The Tyrells: Sticking with Kings Landing folk, I must say that I enjoy checking in on Margaery and Olenna. It allowed for some great comic relief with Diana Rigg marvellously gnawing at the scenery and relishing her role as someone who knows the rules of the game so well that she can break them as she pleases. Only Tywin can match her on this front. These scenes don’t really further the plot but it reasserts the importance of the Tyrell family in this game (of thrones), and it reminds us how much work it takes to marry such a man as Joffrey, and pretend to like it. Margaery never gets a lot of screen time but Natalie Dormer is great at playing a sweeter, less coarse version of Olenna. She plays the person she needs to be, but always by her own rules. She lets Joffrey thinks he owns her when really she owns him, and that will put her in a position of great power.
Daenerys: It’s to the great credit of the writers and the actors that the cutesy romantic-comedy scenes between Daenerys and Daario don’t feel out of place in a subplot that also contains massacred children. It works because it stays true to the characters. Daario has always been seen as a bit of a wannabe charmer, and we know Daenerys has a good and honest heart beneath her necessarily hardened exterior.
Now Daenerys is another character that has grown on me considerably over time, but there is a creeping sense that her arc this season will simply be a rehash of her season 3 arc. Go to a town that uses slaves, kill the slave owners, add the slaves to her growing army; repeat until invincible. At least they have the good sense to indicate that being the mother of dragons doesn’t mean her babies will be tied to her forever. This sets up some ambiguity in the power play for season 4; how much power and control does she really have and is she indeed as unstoppable as she appears?
Arya and the Hound
This was another case of one of the best characters on the show being let down by a sense of déjà vu. I love Arya, (who doesn’t?) and though I’m indifferent to the hound, they have a nice rapport (like Jamie and Brienne last season). I understand that the show has to demonstrate how badass and bloodthirsty Arya has become in the wake of the death of….well pretty much her entire family. But this episode doesn’t show anything that the season 3 finale ‘Mhysa’ didn’t already demonstrate more succinctly when she killed that man in cold blood. As soon as we see the 2 men peeing outside the tavern, we know exactly how the scene is going to play. Yes, the fight scene was bloodily entertaining but I hope this isn’t all Arya and the hound do this season, because this storyline is already starting to feel repetitious.

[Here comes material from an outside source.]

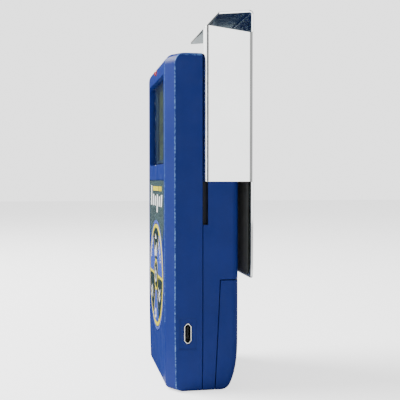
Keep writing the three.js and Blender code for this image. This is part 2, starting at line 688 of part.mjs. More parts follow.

Jon Snow: Jon Snow no longer knows nothing. I like this new no-bullshit version of Jon Snow. Normally any scene at the Night’s Watch puts me to sleep, but his ‘courtroom sequence’ was well paced and to-the-point, serving to show both Jon’s new post-deflowering, no-nonsense outlook and to remind the audience of the dangers our characters will face in the near (hopefully) future. Even Sam didn’t annoy me as much as he usually does. Always the sign of a well-written episode.

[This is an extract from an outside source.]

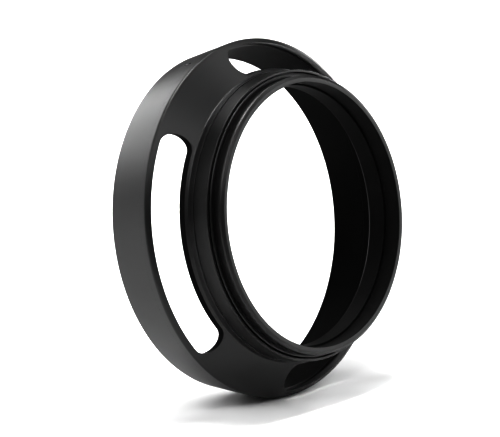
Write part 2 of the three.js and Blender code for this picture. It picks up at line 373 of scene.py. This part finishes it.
def grain(material, shader, source, strength, distance):
    node = material.node_tree.nodes.new("ShaderNodeBump")
    node.inputs["Strength"].default_value = strength
    node.inputs["Distance"].default_value = distance
    material.node_tree.links.new(source, node.inputs["Height"])
    material.node_tree.links.new(node.outputs["Normal"], shader.inputs["Normal"])


def metal_finish(name, low, high, metallic, rough_low, rough_high, bump, specular=0.5):
    material, shader = new_material(name)
    links = material.node_tree.links
    shader.inputs["Metallic"].default_value = metallic
    shader.inputs["Specular IOR Level"].default_value = specular
    cloud = noise(material, 120.0)
    fine = noise(material, 9000.0, detail=2.0)
    links.new(grey_ramp(material, cloud, low, high), shader.inputs["Base Color"])
    links.new(spread(material, cloud, rough_low, rough_high), shader.inputs["Roughness"])
    grain(material, shader, fine, bump, 2e-6)
    return material


SATIN = metal_finish(
    "satin_black", (0.0045, 0.0045, 0.0046), (0.0065, 0.0065, 0.0066), 0.0, 0.38, 0.42, 0.25)
BORE = metal_finish(
    "bore_black", (0.005, 0.005, 0.005), (0.008, 0.008, 0.008), 0.0, 0.62, 0.70, 0.35,
    specular=0.05)
STEEL = metal_finish(
    "spring_steel", (0.42, 0.43, 0.45), (0.56, 0.57, 0.59), 1.0, 0.28, 0.38, 0.2)
NYLON = metal_finish(
    "nylon", (0.70, 0.69, 0.64), (0.80, 0.79, 0.74), 0.0, 0.50, 0.60, 0.1)
MARK = metal_finish(
    "mark_fill", (0.05, 0.05, 0.052), (0.08, 0.08, 0.082), 0.0, 0.60, 0.70, 0.3)


# ---- pieces ----
def band_radius(station):
    return FRONT_RADIUS + BAND_SLOPE * station


def band_bore(station):
    return band_radius(station) - BAND_WALL


def cone_station(radius):
    return RIDGE_STATION + (RIDGE_RADIUS - radius) * CONE_SLOPE


def mark_cutter(station, half, depth, proud, width):
    """A short round-ended bar lying along the band at the mark's angle."""
    outline = []
    steps = 12
    for side in (1, -1):
        for k in range(steps + 1):
            angle = math.pi * k / steps + (0 if side > 0 else math.pi)
            outline.append((
                width / 2 * math.cos(angle),
                side * half + width / 2 * math.sin(angle),
            ))
    rings = []
    turn = Matrix.Rotation(math.radians(MARK_ANGLE), 4, "Y")
    tilt = Matrix.Rotation(-math.atan(BAND_SLOPE), 4, "X")
    for height in (-depth, proud):
        ring = []
        for x, y in outline:
            point = tilt @ Vector((x, y, height)) + Vector((0.0, station, band_radius(station)))
            ring.append(turn @ point)
        rings.append(ring)
    return rings


def front_rim():
    counterbore = SPIGOT_RADIUS + SEAM_GAP
    profile = rounded([
        (FRONT_RADIUS, 0.0, FRONT_ROUND),
        (band_radius(SEAM), SEAM),
        (counterbore, SEAM),
        (counterbore, SPIGOT_FRONT - SEAM_GAP),
        (band_bore(SPIGOT_FRONT), SPIGOT_FRONT - SEAM_GAP),
        (band_bore(0.0), 0.0, FRONT_ROUND),
    ])
    mesh = lathe("front_rim", profile)
    cutters = [
        stacked("mark", mark_cutter(station, half, MARK_DEPTH, MARK_CUT_PAST, MARK_WIDTH))
        for station, half in (MARK_DOT, MARK_DASH)
    ]
    return cut(mesh, cutters)


def index_mark():
    bm = bmesh.new()
    for station, half in (MARK_DOT, MARK_DASH):
        part = stacked("mark", mark_cutter(
            station, half, MARK_DEPTH, -MARK_SUNK, MARK_WIDTH - MARK_PLAY))
        bm.from_mesh(part)
        bpy.data.meshes.remove(part)
    return mesh_of("index_mark", bm)


def slot_outline(grow):
    """Points (x, z) of a round-ended arc centred on the top, pushed out by grow."""
    middle = (SLOT_INNER + SLOT_OUTER) / 2
    half_width = (SLOT_OUTER - SLOT_INNER) / 2
    end = math.radians(SLOT_HALF_ANGLE) - math.asin(half_width / middle)
    reach = half_width + grow

    def on_circle(radius, angle):
        return Vector((radius * math.sin(angle), radius * math.cos(angle)))

    sweep = [-end + 2 * end * k / SLOT_SIDE_STEPS for k in range(SLOT_SIDE_STEPS + 1)]
    turns = [math.pi * k / SLOT_CAP_STEPS for k in range(1, SLOT_CAP_STEPS)]
    outer = [on_circle(middle + reach, angle) for angle in sweep]
    inner = [on_circle(middle - reach, angle) for angle in reversed(sweep)]
    last_cap = [on_circle(middle, end) + on_circle(reach, end + turn) for turn in turns]
    first_cap = [on_circle(middle, -end) + on_circle(reach, math.pi - end + turn) for turn in turns]
    return outer + last_cap + inner + first_cap


def slot_cutter(index):
    """Straight walls along the axis, with a broken edge where they meet the cone."""
    angle = math.radians(SLOT_FIRST_ANGLE + index * 360 / SLOT_COUNT)
    turn = Matrix.Rotation(angle, 4, "Y")
    tight, wide = slot_outline(0.0), slot_outline(SLOT_EDGE * 3)
    rings = [[], [], [], []]
    for inner, outer in zip(tight, wide):
        surface = cone_station(inner.length)
        rings[0].append(turn @ Vector((inner.x, SLOT_FRONT, inner.y)))
        rings[1].append(turn @ Vector((inner.x, surface - SLOT_EDGE, inner.y)))
        rise = SLOT_EDGE * 2
        rings[2].append(turn @ Vector((outer.x, cone_station(outer.length) + rise, outer.y)))
        rings[3].append(turn @ Vector((outer.x, SLOT_BACK, outer.y)))
    return stacked("slot", rings)


def vented_flange():
    skirt = SEAM + SEAM_GAP
    # where the cone's inside face meets the band's inside face
    corner = (cone_station(FRONT_RADIUS - BAND_WALL) - CONE_WALL) / (1 + BAND_SLOPE * CONE_SLOPE)
    profile = rounded([
        (band_bore(SPIGOT_FRONT), SPIGOT_FRONT),
        (SPIGOT_RADIUS, SPIGOT_FRONT),
        (SPIGOT_RADIUS, skirt),
        (band_radius(skirt), skirt),
        (RIDGE_RADIUS, RIDGE_STATION, RIDGE_ROUND),
        (NECK_RADIUS, cone_station(NECK_RADIUS), CONE_FOOT_ROUND),
        (NECK_RADIUS, HUB_BACK, EDGE_ROUND),
        (RUNNING_BORE, HUB_BACK),
        (RUNNING_BORE, HUB_FRONT),
        (HUB_RECESS, HUB_FRONT),
        (HUB_RECESS, cone_station(HUB_RECESS) - CONE_WALL),
        (band_bore(corner), corner, CONE_INSIDE_ROUND),
    ])
    mesh = lathe("vented_flange", profile)
    return cut(mesh, [slot_cutter(i) for i in range(SLOT_COUNT)])


def lock_ring():
    return lathe("lock_ring", rounded([
        (RUNNING_BORE, LOCK_FRONT),
        (LOCK_RADIUS, LOCK_FRONT, EDGE_ROUND),
        (LOCK_RADIUS, LOCK_BACK, LOCK_ROUND),
        (LOCK_SKIRT_BORE, LOCK_BACK, LOCK_SKIRT_ROUND),
        (LOCK_SKIRT_BORE, LOCK_WEB),
        (RUNNING_BORE, LOCK_WEB),
    ]))


def mount_ring():
    """Sleeve, shoulder, groove and a turn of thread on the land."""
    profile = rounded([
        (SLEEVE_BORE, SLEEVE_FRONT),
        (SLEEVE_RADIUS, SLEEVE_FRONT),
        (SLEEVE_RADIUS, SHOULDER_FRONT),
        (SHOULDER_RADIUS, SHOULDER_FRONT, EDGE_ROUND),
        (SHOULDER_RADIUS, SEAT_STATION, SHOULDER_ROUND),
        (SEAT_INNER, SEAT_STATION),
        (GROOVE_RADIUS, SEAT_STATION - SEAT_DISH, GROOVE_ROUND),
        (GROOVE_RADIUS, THREAD_FRONT, GROOVE_ROUND),
    ])
    profile.append((THREAD_RADIUS - LAND_CHAMFER, THREAD_FRONT))
    for k in range(1, LAND_STEPS + 1):
        profile.append((THREAD_RADIUS, THREAD_FRONT + (LAND_BACK - THREAD_FRONT) * k / LAND_STEPS))
    profile += rounded([
        (THREAD_RADIUS - LAND_BREAK, LAND_BACK + LAND_BREAK),
        (LIP_RADIUS, HOOD_BACK, LIP_ROUND),
        (BORE_RADIUS, HOOD_BACK, REAR_BORE_ROUND),
        (BORE_RADIUS, BORE_STEP),
        (SLEEVE_BORE, BORE_STEP),
    ])

    def threaded(radius, station, angle):
        # only the points that lie on the land itself are cut
        if radius < THREAD_RADIUS - LAND_BREAK / 4:
            return radius
        phase = (station / THREAD_PITCH - angle / (2 * math.pi)) % 1.0
        return radius - THREAD_DEPTH * abs(2 * phase - 1) ** THREAD_CREST

    return lathe("mount_ring", profile, threaded)


def spanner_slot(angle):
    turn = Matrix.Rotation(math.radians(angle), 4, "Y")
    side = SPANNER_SLOT_WIDTH / 2
    outline = (
        (-side, SPANNER_SLOT_INNER),
        (side, SPANNER_SLOT_INNER),
        (side, SPANNER_SLOT_OUTER),
        (-side, SPANNER_SLOT_OUTER),
    )
    return stacked("spanner_slot", [
        [turn @ Vector((x, station, z)) for x, z in outline]
        for station in (SPANNER_SLOT_FRONT, SPANNER_SLOT_FLOOR)
    ])


def retaining_ring():
    mesh = lathe("retaining_ring", rounded([
        (RETAINER_MOUTH, RETAINER_FRONT, EDGE_ROUND),
        (RETAINER_FLANGE, RETAINER_FRONT, RETAINER_FLANGE_ROUND),
        (RETAINER_FLANGE, RETAINER_UNDERSIDE),
        (RETAINER_TUBE, RETAINER_UNDERSIDE),
        (RETAINER_TUBE, RETAINER_BACK),
        (RETAINER_BORE, RETAINER_BACK, RETAINER_TUBE_ROUND),
        (RETAINER_BORE, RETAINER_MOUTH_BACK, RETAINER_MOUTH_ROUND),
    ]))
    return cut(mesh, [spanner_slot(angle) for angle in (0, 180)])


piece("rim", front_rim(), "shell", "satin_black", (SATIN, BORE), "front_rim")
piece("flange", vented_flange(), "shell", "satin_black", (SATIN, BORE), "vented_flange")
piece("mark", index_mark(), "shell", "mark_fill", (MARK,), "index_mark")
piece("collar", lock_ring(), "lock", "satin_black", (SATIN,), "lock_ring")
piece("mount", mount_ring(), "mount", "satin_black", (SATIN, BORE), "mount_ring")
piece("retainer", retaining_ring(), "mount", "bore_black", (BORE,), "retaining_ring")

finishes = {"wave_spring": STEEL, "glide_washer": NYLON, "thrust_washer": STEEL, "stop_pin": STEEL}
for node, material in finishes.items():
    mesh = frame["nodes"][node].data
    mesh.materials.clear()
    mesh.materials.append(material)


# ---- floor, light and camera ----
def floor():
    bm = bmesh.new()
    bmesh.ops.create_grid(bm, x_segments=1, y_segments=1, size=FLOOR_HALF_SIDE)
    obj = thing("floor", mesh_of("floor", bm))
    material, shader = new_material("floor")
    shader.inputs["Base Color"].default_value = (0.86, 0.86, 0.86, 1.0)
    shader.inputs["Roughness"].default_value = 0.9
    obj.data.materials.append(material)
    obj.location.z = -FLOOR_DROP


def towards(azimuth, elevation):
    """The direction from the hood to a camera or a light; azimuth 0 is in front of it."""
    az, el = math.radians(azimuth), math.radians(elevation)
    return Vector((math.sin(az) * math.cos(el), -math.cos(az) * math.cos(el), math.sin(el)))


def square_light(name, side, power):
    data = bpy.data.lights.new(name, "AREA")
    data.shape = "SQUARE"
    data.size = side
    data.energy = power
    obj = bpy.data.objects.new(name, data)
    bpy.context.scene.collection.objects.link(obj)
    return obj


def floor_light(name):
    """A gridded box straight above the floor, beside the hood."""
    obj = square_light(name, FLOOR_LIGHT_SIDE, FLOOR_LIGHT_POWER)
    obj.data.spread = math.radians(FLOOR_LIGHT_SPREAD)
    obj.location = towards(CAMERA_AZIMUTH + FLOOR_LIGHT_AZIMUTH, 0.0) * FLOOR_LIGHT_REACH
    obj.location.z = LIGHT_DISTANCE


def softbox(name, azimuth, elevation, side, power):
    """A light aimed at the hood, placed by the same angles as a camera would be."""
    back = towards(CAMERA_AZIMUTH + azimuth, elevation)
    obj = square_light(name, side, power)
    obj.location = Vector((0.0, 0.0, LIGHT_AIM_HEIGHT)) + back * LIGHT_DISTANCE
    obj.rotation_mode = "QUATERNION"
    obj.rotation_quaternion = back.to_track_quat("Z", "Y")


floor()
for name, azimuth, (elevation, side), power in SOFTBOXES:
    softbox(name, azimuth, elevation, side, power)
floor_light("floor_back_left")

scene = bpy.context.scene
scene.view_settings.view_transform = "Standard"
scene.view_settings.gamma = DISPLAY_GAMMA


def backdrop():
    """Pale where the camera sees it, and giving the hood no light of its own."""
    world = bpy.data.worlds.new("studio")
    world.use_nodes = True
    nodes, links = world.node_tree.nodes, world.node_tree.links
    background = nodes["Background"]
    background.inputs["Color"].default_value = (1.0, 1.0, 1.0, 1.0)
    path = nodes.new("ShaderNodeLightPath")
    links.new(path.outputs["Is Camera Ray"], background.inputs["Strength"])
    return world


scene.world = backdrop()

back = towards(CAMERA_AZIMUTH, CAMERA_ELEVATION)
right = Vector((0.0, 0.0, 1.0)).cross(back).normalized()
up = back.cross(right)
camera = bpy.data.objects.new("camera", bpy.data.cameras.new("camera"))
scene.collection.objects.link(camera)
camera.data.lens = CAMERA_LENS
camera.data.sensor_width = CAMERA_SENSOR
camera.data.clip_start, camera.data.clip_end = 0.01, 20.0
camera.location = HOOD.translation + MM * (
    right * CAMERA_OFFSET[0] + up * CAMERA_OFFSET[1] + back * CAMERA_DISTANCE)
camera.rotation_mode = "QUATERNION"
camera.rotation_quaternion = back.to_track_quat("Z", "Y")
scene.camera = camera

Overall Impressions: I always enjoy GoT premieres. It’s not easy to juggle umpteen characters and reintroduce (or introduce) their emotional outlook and narrative arc but writers and show runners David Benioff and D. B. Weiss (who also directed) pull it off with style and confidence to spare. Best of all, with so much to introduce, none of these scene felt like they were treading water (my biggest problem with the show); they all carried important new information and brought new dynamics to the show.
– The Wildlings are given some time in an expository sequence that is saved from relative blandness by the fantastic reveal of the arm at the end, which says more about the Thenns than any introductory conversation could.

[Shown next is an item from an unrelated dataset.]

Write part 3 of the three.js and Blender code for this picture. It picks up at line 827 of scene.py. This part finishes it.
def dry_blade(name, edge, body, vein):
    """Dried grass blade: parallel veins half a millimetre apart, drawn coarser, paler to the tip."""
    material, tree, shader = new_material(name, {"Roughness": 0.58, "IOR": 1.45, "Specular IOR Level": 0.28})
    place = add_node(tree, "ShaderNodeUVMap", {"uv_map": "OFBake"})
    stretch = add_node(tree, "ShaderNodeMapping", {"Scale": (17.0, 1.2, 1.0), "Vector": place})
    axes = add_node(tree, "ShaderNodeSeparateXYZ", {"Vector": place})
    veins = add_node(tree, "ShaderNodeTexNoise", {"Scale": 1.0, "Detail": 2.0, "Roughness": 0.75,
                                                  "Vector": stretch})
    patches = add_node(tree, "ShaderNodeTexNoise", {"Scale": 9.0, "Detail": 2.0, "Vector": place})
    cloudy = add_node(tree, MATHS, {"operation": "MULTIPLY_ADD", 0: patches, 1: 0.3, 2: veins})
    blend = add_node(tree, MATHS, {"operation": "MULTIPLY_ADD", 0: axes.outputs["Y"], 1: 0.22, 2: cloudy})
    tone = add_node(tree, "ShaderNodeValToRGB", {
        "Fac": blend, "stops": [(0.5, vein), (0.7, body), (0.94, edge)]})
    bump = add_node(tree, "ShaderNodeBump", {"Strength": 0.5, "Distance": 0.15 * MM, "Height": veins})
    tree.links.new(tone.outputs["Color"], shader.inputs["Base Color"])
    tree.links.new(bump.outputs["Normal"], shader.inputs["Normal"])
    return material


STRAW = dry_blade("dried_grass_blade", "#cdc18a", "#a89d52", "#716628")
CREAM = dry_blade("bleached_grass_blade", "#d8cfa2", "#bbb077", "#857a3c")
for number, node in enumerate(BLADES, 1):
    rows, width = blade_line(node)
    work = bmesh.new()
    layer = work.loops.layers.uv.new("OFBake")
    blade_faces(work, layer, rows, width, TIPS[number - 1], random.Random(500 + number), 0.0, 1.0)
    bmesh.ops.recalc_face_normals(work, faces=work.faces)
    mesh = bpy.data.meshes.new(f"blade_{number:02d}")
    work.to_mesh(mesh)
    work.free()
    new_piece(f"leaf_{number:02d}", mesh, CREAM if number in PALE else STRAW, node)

– We are also introduced to Oberyn Martell and his sad backstory. He is a lover AND a fighter; hot blooded and out for revenge. His love for pansexual orgies is won over only by the desire to stab Lannisters in the hand. As some critics have suggested, he carries an ‘Inigo Montoya’ vibe which suggests that he will bring a much needed injection on new blood and an amorous/dangerous Latino charm to Kings Landing.
– Very disappointed that we never got to see that 4-way. Maybe next week. But glad to see they kept the nudity to a sort-of-minimum (by this show’s standard). Enough to remind viewers that ‘yes, you’ll see breasts here, but only in scenes where the nudity makes sense, like in brothels with horny men’. Still a distinct lack of male nudity though.
– Oh yeah, Sansa. Poor thing………moving on.
– Daenarys’ main dragon looks really happy all the time but I guess it’s just the way the teeth sit. I’d like to think that he/she was enjoying his/her quality time with mother.
– Does Sir Dour exposition McStalker (officially known as Jorah Mormont) really serve a purpose anymore?
– By the same tack, has Shae left for good. Because honestly that wouldn’t really bother me.
– Critical response to Jamie’s stump: ewwww
– Critical response to the arm on the stick: ewwww
– ‘If we beheaded every ranger who lay with a girl, the wall would be manned by headless men’. It’s good to see the show take a practical approach to these antiquated codes and oaths. Though we know that Walder Frey takes them seriously.
‘I grew up in Kings Landing’. Zinggggggg!!!
-‘Lots of people name their swords’. ‘Lots of cunts!’. Best exchange of the episode.
– The shot of the girl on the cross and its composition of the sun blistering down, separating the girl and Daenerys was hauntingly beautiful.
– I absolutely loved Olenna’s reaction to Brienne and Brienne’s surprise at her acceptance. Also her non-chalant disposing of the tacky jewellery was priceless.
– On Margaery’s suggestion that a necklace chosen by Joffrey would leave her with a string of sparrow heads: any put down of Joffrey makes you an endearing character.
– ‘A one handed man with no family needs all the help he can get’. Damn Tywin. You cold.
– The little wave Jamie gave to the goldsmith was simultaneously amusing and depressing.